• [Listing]:

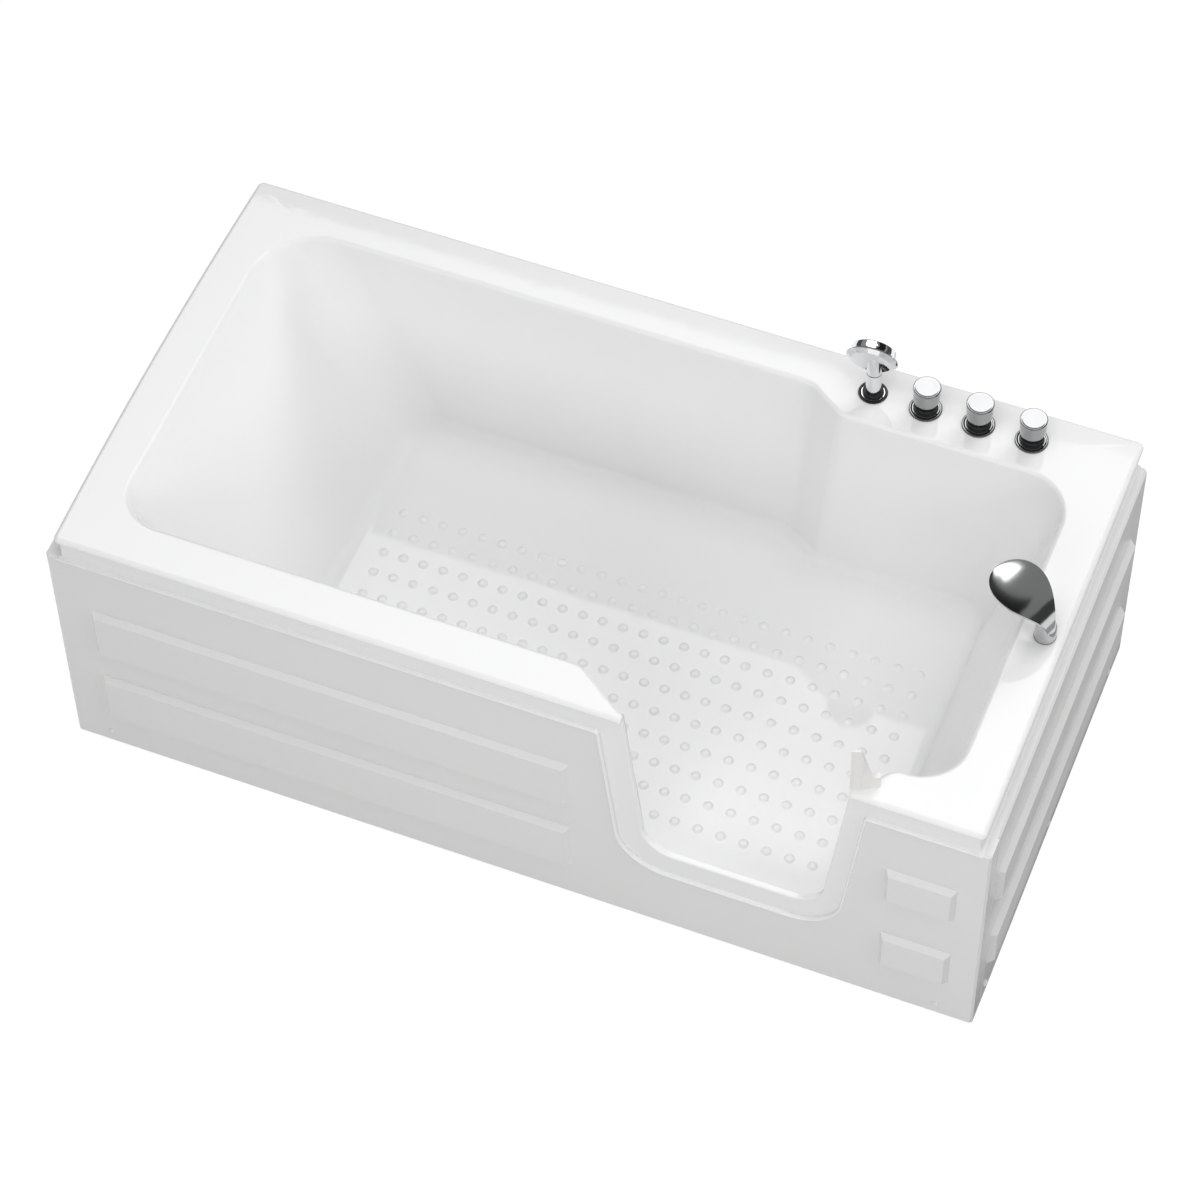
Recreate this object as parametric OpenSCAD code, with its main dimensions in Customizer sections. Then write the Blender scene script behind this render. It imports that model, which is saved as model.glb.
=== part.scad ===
// Walk-in bathtub: a moulded shell with an open doorway in its front wall, loose apron panels,
// a tube frame on levelling feet, a five-hole deck tap set with a pull-out hand shower, and a
// pop-up waste that is worked from the overflow. Left is the sloped head end, right is the foot
// end with the taps. The front is -Y. The origin is at the floor, under the middle of the whole.

/* [Overall] */
// Length of the deck, from head end to foot end
deck_len = 1645; // [1560:5:1980]
// Width of the deck, front to back
deck_w = 854; // [800:2:1030]
// How far the deck's head end bows out
bow = 8; // [6:1:11]
// Height of the deck above the floor
rim_h = 588; // [480:2:710]

/* [Basin] */
// Height of the standing surface above the floor
floor_z = 158; // [140:1:175]
// Thickness of the moulded shell
shell_t = 6; // [5:0.5:7.5]
// Width of the deck at the head end
rim_left = 73; // [62:1:90]
// Width of the deck at the foot end, which carries the spout
rim_right = 81; // [72:1:98]
// Width of the deck along the front, head side
rim_front = 84; // [74:1:100]
// Width of the deck along the front, foot side
rim_front_foot = 75; // [68:1:90]
// Width of the deck along the back
rim_back = 82; // [70:1:98]
// Width of the wider deck behind the taps
tap_deck = 130; // [120:1:156]
// Length of the wider deck, from the foot end
tap_deck_len = 502; // [470:2:600]
// Length over which the back wall steps in to the wider deck
step_run = 69; // [56:1:84]
// How far the back rest leans over, from floor to rim
head_run = 255; // [210:5:300]
// How far the foot wall leans over
foot_run = 130; // [108:2:156]
// How far the front and back walls lean in
side_run = 8; // [6:1:10]
// Radius between the floor and the walls
cove_r = 20; // [16:1:22]

/* [Doorway] */
// From the foot end of the deck to the doorway
door_from_foot = 230.5; // [205:0.5:270]
// Width of the doorway at the deck
door_w = 394; // [340:2:460]
// Lean of each jamb
door_lean = 6.2; // [5:0.2:7.4]
// Height of the sill above the floor
sill_z = 213; // [190:1:250]
// Radius of the doorway's lower corners
door_r = 60; // [50:1:72]
// Thickness of the wall at the doorway
jamb_t = 10; // [8.5:0.5:12]
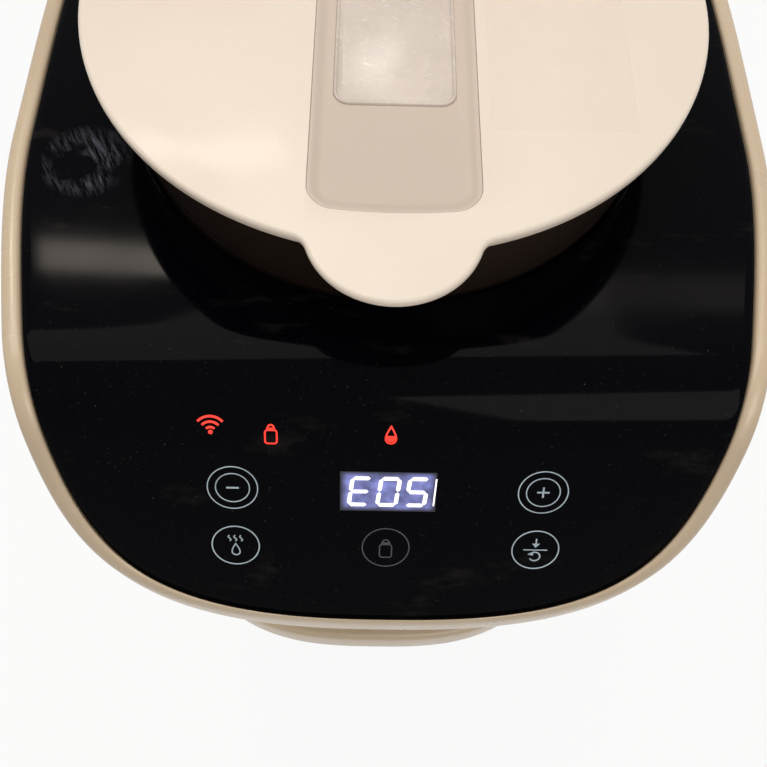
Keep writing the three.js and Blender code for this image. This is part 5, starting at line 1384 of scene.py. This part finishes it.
# %% [markdown]
# ## Everything else: inner pieces
#
# Behind the shells sit the gears, the wheel, the pump, the heater, boards and hoses. They are
# seen when the powder house or the tank is lifted out. The CAD already has their form, so
# `refined` copies it, merges its loose corners, rounds the hard edges and shades it smooth.

# %% Inner pieces
def refined(node, width):
    """A copy of a CAD mesh with merged corners and softly rounded edges."""
    bm = bmesh.new()
    bm.from_mesh(frame["nodes"][node].data)
    bm.transform(frame["nodes"][node].matrix_world)
    bmesh.ops.remove_doubles(bm, verts=bm.verts, dist=1e-6)
    bmesh.ops.dissolve_limit(bm, angle_limit=0.01, verts=bm.verts, edges=bm.edges)
    hard = [e for e in bm.edges if len(e.link_faces) == 2 and e.calc_face_angle(0.0) > 0.6]
    bmesh.ops.bevel(
        bm, geom=hard, offset=width * MM, segments=2, profile=0.6, affect="EDGES", clamp_overlap=True
    )
    return finish_mesh(bm, node, 40.0)


SLOT_OF = {row["node"]: row["material_slot"] for row in frame["record"]["subparts"]}
dressed = [o.name for o in bpy.data.objects if o.name.endswith("_visual")]
done = {"top_panel"} | {name.removesuffix("_visual") for name in dressed}
FINISHES = {
    "cream_shell": cream, "cream_rim": cream_rim, "lid_white": lid_white, "grey_plastic": insert_grey,
    "clear_plastic": clear_plastic, "black_gloss": black_parts, "smoke_plastic": smoke_plastic,
    "dark_plastic": dark_plastic, "white_plastic": white_plastic, "grey_rubber": rubber, "motor_steel": steel,
    "pin_steel": pin_steel, "silicone_hose": hose_plastic, "board_green": board,
}
rounding = {"drive_gear": 0.12, "motor_pinion": 0.1, "valve_spring": 0.05, "hose_dock_pump": 0.05}
for node in BODY_OF:
    if node not in done:
        low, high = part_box(node)
        thin = min(h - l for l, h in zip(low, high)) / MM
        width = rounding.get(node, min(0.5, 0.1 * thin))
        place(refined(node, width), node, FINISHES[SLOT_OF[node]], SLOT_OF[node])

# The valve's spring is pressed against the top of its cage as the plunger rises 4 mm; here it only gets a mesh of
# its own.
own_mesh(bpy.data.objects["valve_spring_visual"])

# %% [markdown]
# ## Marks on the touch panel
#
# The marks are thin prints on the slope. They are drawn flat, x to the right and u up the
# slope from the lowest row of keys, and `on_panel` lays each point on the surface, following
# the bend where a mark reaches it. Every line is a thin closed ribbon: `ribbon` widens a path
# and `patch` fills an outline. Signs and pictograms stand for what each key does.

# %% Marks: drawing tools
SLOPE_END_U = (KEY_Y - (SLOPE_CORNER - BEND_RADIUS * math.tan(SLOPE / 2) + BEND_RADIUS * math.sin(SLOPE)))
SLOPE_END_U /= math.cos(SLOPE)


def on_panel(points, lift):
    """Places on the panel surface for points (x, u), moved off it by lift."""
    points = np.asarray(points, float)
    x, u = points[:, 0], points[:, 1]
    base_z = float(top_height(-KEY_Y))
    flat_y, flat_z = -KEY_Y + u * math.cos(SLOPE), base_z + u * math.sin(SLOPE)
    turn = SLOPE - np.clip(u - SLOPE_END_U, 0, None) / BEND_RADIUS
    bend_y = -(SLOPE_CORNER - BEND_RADIUS * math.tan(SLOPE / 2)) - BEND_RADIUS * np.sin(turn)
    bend_z = PANEL_TOP - BEND_RADIUS + BEND_RADIUS * np.cos(turn)
    over = u > SLOPE_END_U
    y, z = np.where(over, bend_y, flat_y), np.where(over, bend_z, flat_z)
    return np.column_stack([x, y - lift * np.sin(turn), z + lift * np.cos(turn)])


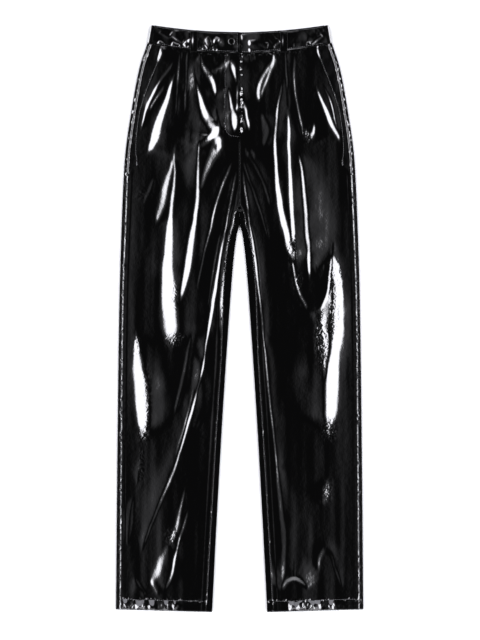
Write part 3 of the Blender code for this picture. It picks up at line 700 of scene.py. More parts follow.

• [Exercise objective]:
Go through the listing above and pull out each line containing the word "that".

• [Exercise solution]:
Recreate this object as parametric OpenSCAD code, with its main dimensions in Customizer sections. Then write the Blender scene script behind this render. It imports that model, which is saved as model.glb.
// pop-up waste that is worked from the overflow. Left is the sloped head end, right is the foot